Strategy's $1.58B BTC Buy Pushes Bitcoin to $75k

Strategy bought 22,337 BTC for $1.57B in its biggest 2026 purchase, funded 75% via STRC preferred shares, pushing Bitcoin to $75,500 on Monday.

Strategy's $1.58B BTC Buy Pushes Bitcoin to $75k

What to Know

  • 22,337 BTC — Strategy's largest Bitcoin purchase of 2026, acquired between March 9–15 at an average price of $70,194
  • 75% of the buy was funded through STRC preferred shares, raising $1.18B from that instrument alone in a single week
  • Bitcoin spiked to $75,500+ in late Monday trading following the announcement before retreating to $73,900
  • BitMine added 60,999 ETH over the same period, pushing its total holdings to 4.596 million ETH — roughly 4% of circulating supply

Strategy's latest Bitcoin purchase — 22,337 BTC for roughly $1.57 billion between March 9 and March 15 — is the company's biggest buy of 2026, and the funding mechanism behind it deserves more attention than the headline number. The firm now holds 761,068 BTC in total, acquired at an average cost basis of $75,696 per coin. Bitcoin briefly touched $75,500 in late Monday trading before slipping back to around $73,900 Tuesday morning.

How Did Strategy Fund Its Biggest 2026 Bitcoin Buy?

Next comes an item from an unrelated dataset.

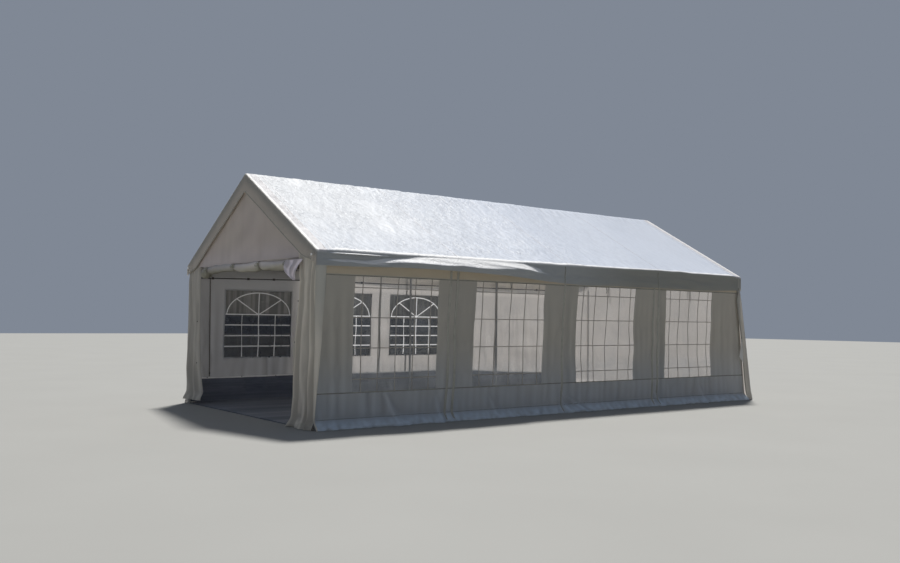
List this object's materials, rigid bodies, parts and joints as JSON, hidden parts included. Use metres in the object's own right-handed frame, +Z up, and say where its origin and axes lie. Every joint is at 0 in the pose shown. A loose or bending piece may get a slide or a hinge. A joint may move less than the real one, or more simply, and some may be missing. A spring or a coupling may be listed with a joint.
{
  "type": "party marquee tent",
  "caption": "Frame marquee with a pitched cloth cover, windowed side walls, an open doorway with a rolled-up door, and floor matting inside.",
  "frame": {"origin": "on the ground under the middle of the ridge", "axes": "+Y along the ridge away from the open doorway gable, +X towards the long wall with oblong windows, +Z up"},
  "size_m": [4, 8, 3.1578],
  "materials": {
    "frame_steel": "grey powder coat on round steel tube, satin",
    "cover_cloth": "white woven sheeting with a plastic face, crinkled, semi-gloss",
    "wall_cloth": "off-white woven sheeting, translucent, soft sheen, hanging folds",
    "clear_film": "clear flexible window film, slightly cloudy",
    "smoked_film": "smoked flexible window film",
    "matting": "dark blue-grey ribbed floor matting, matt"
  },
  "bodies": {
    "root": {"right_leg_1": "frame_steel", "right_leg_2": "frame_steel", "right_leg_3": "frame_steel", "right_leg_4": "frame_steel", "right_leg_5": "frame_steel", "left_leg_1": "frame_steel", "left_leg_2": "frame_steel", "left_leg_3": "frame_steel", "left_leg_4": "frame_steel", "left_leg_5": "frame_steel", "right_rafter_1": "frame_steel", "right_rafter_2": "frame_steel", "right_rafter_3": "frame_steel", "right_rafter_4": "frame_steel", "right_rafter_5": "frame_steel", "left_rafter_1": "frame_steel", "left_rafter_2": "frame_steel", "left_rafter_3": "frame_steel", "left_rafter_4": "frame_steel", "left_rafter_5": "frame_steel", "right_eave_rail": "frame_steel", "left_eave_rail": "frame_steel", "ridge_rail": "frame_steel", "roof_cover": "cover_cloth", "right_front_wall": "wall_cloth", "right_rear_wall": "wall_cloth", "left_window_wall": "wall_cloth", "left_rear_wall": "wall_cloth", "right_window_1": "clear_film", "right_window_2": "clear_film", "right_window_3": "clear_film", "right_window_4": "clear_film", "left_window_1": "smoked_film", "left_window_2": "smoked_film", "left_window_3": "smoked_film", "front_gable_cloth": "wall_cloth", "right_door_drape": "wall_cloth", "left_door_drape": "wall_cloth", "rolled_door": "wall_cloth", "rear_gable_cloth": "wall_cloth", "rear_left_panel": "wall_cloth", "rear_door_panel": "wall_cloth", "rear_right_panel": "wall_cloth", "floor_matting": "matting"}
  },
  "joints": []
}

STRC preferred shares did the heavy lifting

The short answer: mostly STRC. Strategy funded roughly 75% — or $1.18 billion — of this purchase through its variable-rate preferred shares, according to the company's announcement. The remaining 25% came from its common stock ATM offering. That $1.18B from STRC preferred shares represents a dramatic acceleration: the prior week, STRC raised just $377 million in proceeds. Nearly three times the capital raised through the same instrument, in one week.

This is the part that should get more airtime. Strategy is no longer just a software company that holds Bitcoin — it has built a capital-raising machine where a dividend-paying preferred share product drives a significant portion of Bitcoin accumulation. The STRC instrument attracts yield-hungry institutional buyers, and the proceeds go straight into BTC. It's a flywheel that other corporate treasury shops haven't replicated at anything close to this scale.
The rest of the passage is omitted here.